You Know What’s In Store

| USA | Siblings

Sister: *calling upstairs* “MOM!”

Me: *to sister* “She’s at [Store].”

Sister: *angrily* “Shh! MOM!”

Me: “She’s at [Store].”

Sister: “Shh! MOM!”

Me: *laughing* “She’s at [Store].”

Sister: “Shh! DAD!”

Dad: *calling downstairs* “Yeah?”

Sister: “Where’s mom?”

Dad: “She’s at [Store].”

(My sister never realized what I was saying.)


You’ll Die Before They Get It

| Indianapolis, IN, USA | Cousins, Siblings

(Every summer the cousins on my dad’s side have a weekend get together at his mom’s house. Our great-grandpa was known for being hard of hearing and sight. As a kid our uncle was run over by our great-grandpa with a lawn mower. Our uncle survived with less toes than normal. However, our grandma was always extremely protective of us whenever she heard Grandpa start the mower up. I’m 12 and my sister is 10.)

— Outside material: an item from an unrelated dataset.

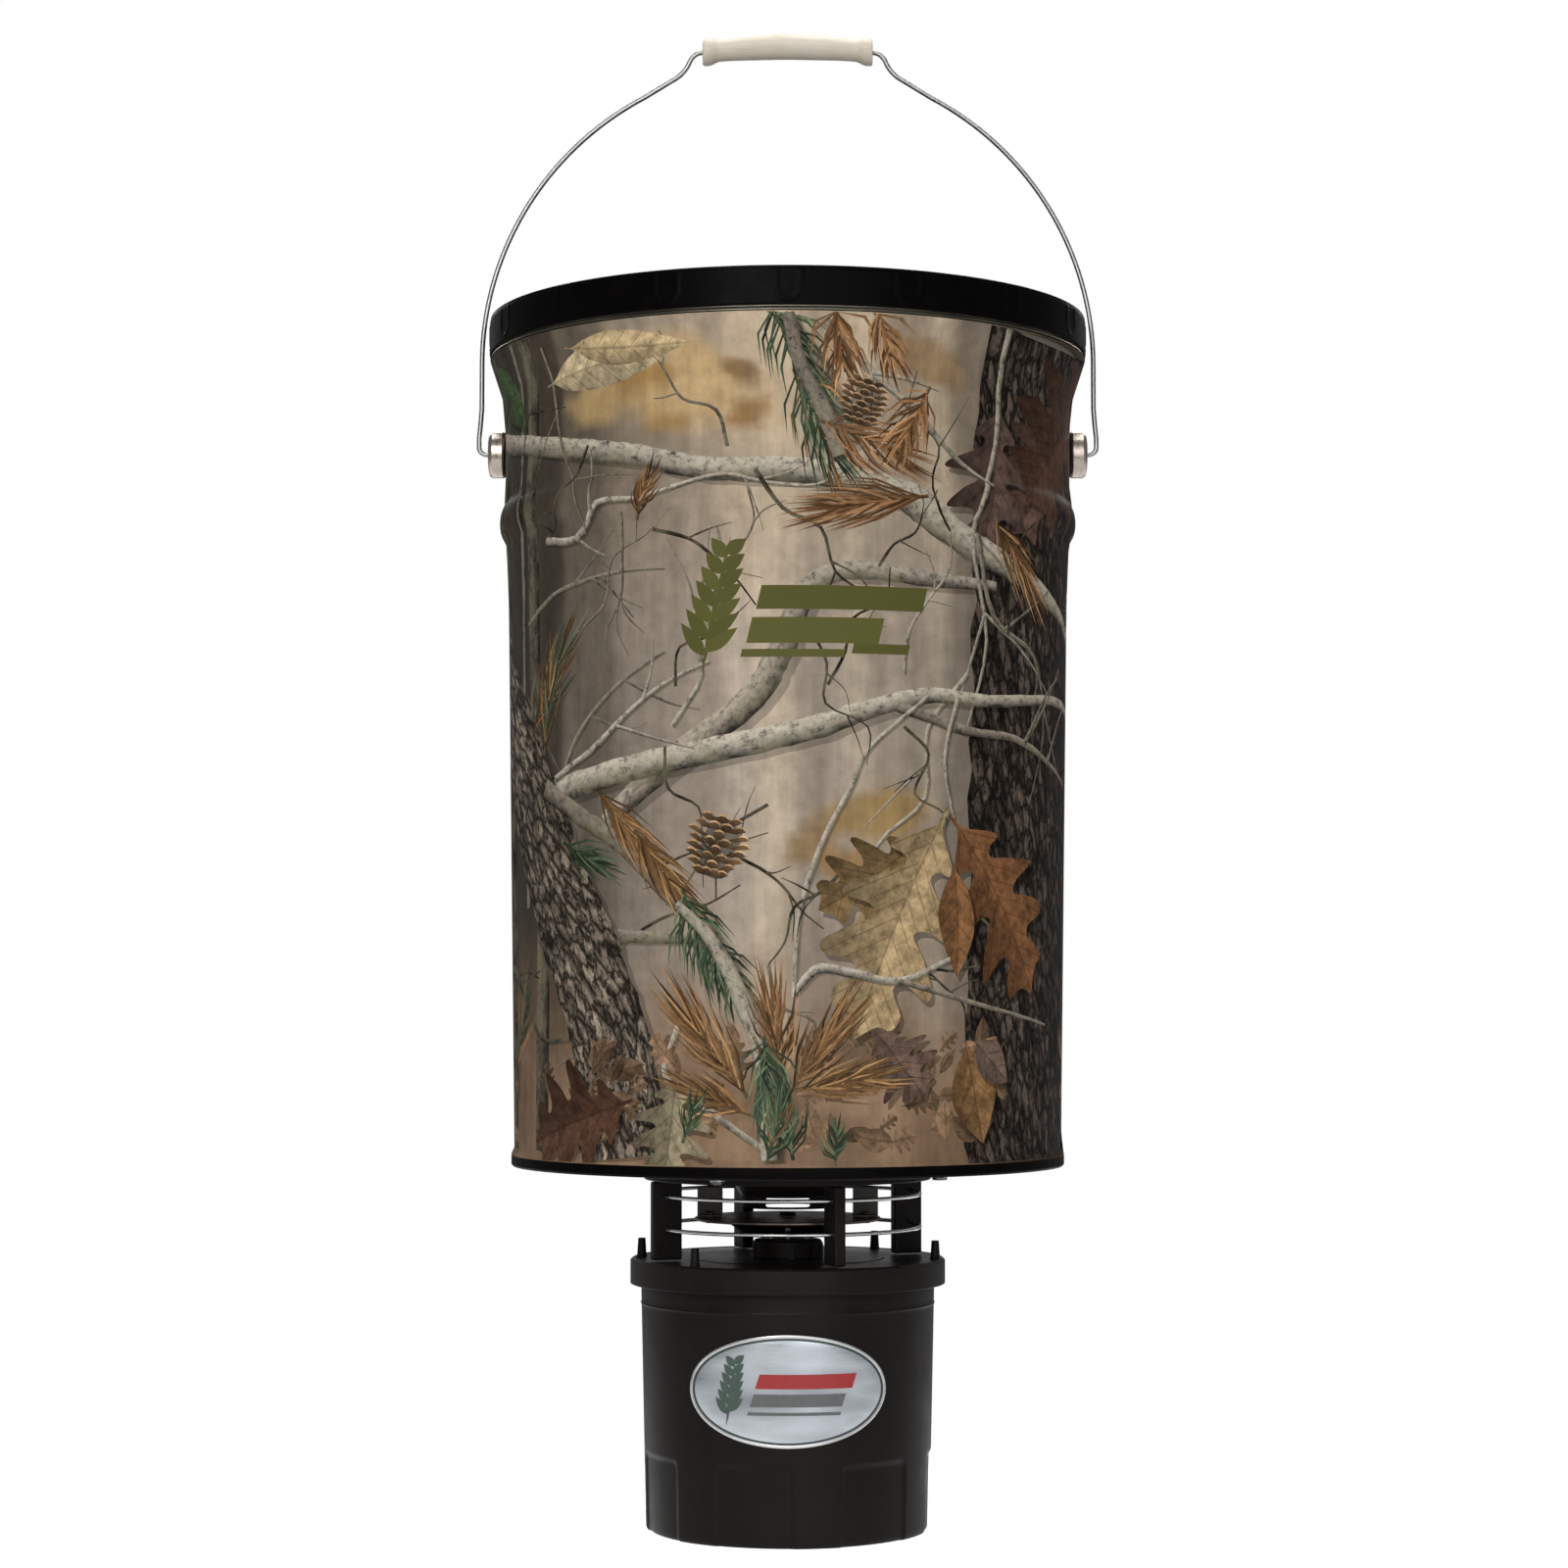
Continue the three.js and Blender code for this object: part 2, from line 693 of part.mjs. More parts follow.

Grandma: “Kids, get inside! Grandpa is mowing!”

(As we collect our toys, my sister asks our 14-year-old cousin why we have to go in. Our cousin gives us the same explanation I just gave. The uncle who was run over is her dad.)

Sister: “Did he die?”

Cousin: “No, [Uncle] is my dad.”

Sister: “I understand, but did he die when Grandpa ran him over?”

Cousin: “He got run over when he was four. I hadn’t even been born yet.”

Sister: “I get that! I just want to know if the mower killed him!”

Cousin: “If he had died, [Cousin #2], [Cousin #3], [Cousin #4], and I wouldn’t have been born! He got hit when he was four! We hadn’t been born! If he had died, I wouldn’t be here!”

Sister: “Yes! But did he die?”

Me: *holding back tears* “NO!”

(Needless to say, our grandma got quite the kick out of hearing this story. It was a great reason for taking longer than we should have to escape Grandpa’s blades of t(o)error.)


Took That Photo Opportunity

| Lehi, UT, USA | Children, Non-Dialogue, Sons & Daughters

My entire family has come from various parts of the county to a family reunion during the holidays. On a Saturday, we headed to a local museum and outdoor park for the day.

About midday, my niece, age six, is playing with our various children while the adults sit and talk. A few minutes later, she proudly comes to us and says that she has gotten the family reunion photo done.

We are confused and try to understand what is going on. We press her for more information, as we are worried that some stranger was taking photos of random six-year-old girls.

However, it turns out that, when she was out of our direct view, another family had been taking a professional family reunion photo and had accidentally included her in it, thinking she was a member of their families.

I have always imagined, somewhere in America, there is a set of grandparents and siblings trying to figure out which of their families this random, not actually related, six-year-old belongs to.


I’m Going To Make Him An Grenade He Can’t Refuse

| MD, USA | Parents & Guardians

(I have just gotten one of my wisdom teeth removed and am still feeling the effects of the drugs. I’m driving home in the car with my dad, listening to the radio.)

Dad: “This song sounds familiar. Who sings it?”

Me: “Marlon Brando.”

Dad: “What?”

(This conversation repeats a few times, with my dad growing more confused and me growing more upset each time because I know I’m not saying the right thing, but am too drugged to fix it, until I eventually give up. It was Bruno Mars.)


Love Is Pizza

| USA | Parents & Guardians

(After enduring a painstakingly slow day working and both being incredibly tired, my mother and I decide to stop by one of our favorite pizza places rather than have to go home and cook. I have a habit of saying the first thing that pops into my head without thinking and, as we’re leaving, this ensues:)

Me: *as I’m stepping through the door, to the cashier* “Thanks for the pizza, dude. I love you!”

Mum: “She’s being sarcastic! She doesn’t really mean—”

Me: “I am not!”

Mum: *lowers voice* “You can’t just tell people you love them.”

Me: “Yes, I can. He gave me pizza!”

Mum: “He didn’t give you pizza. I bought pizza!”

(Just for the record, I had never seen the cashier before in my life.)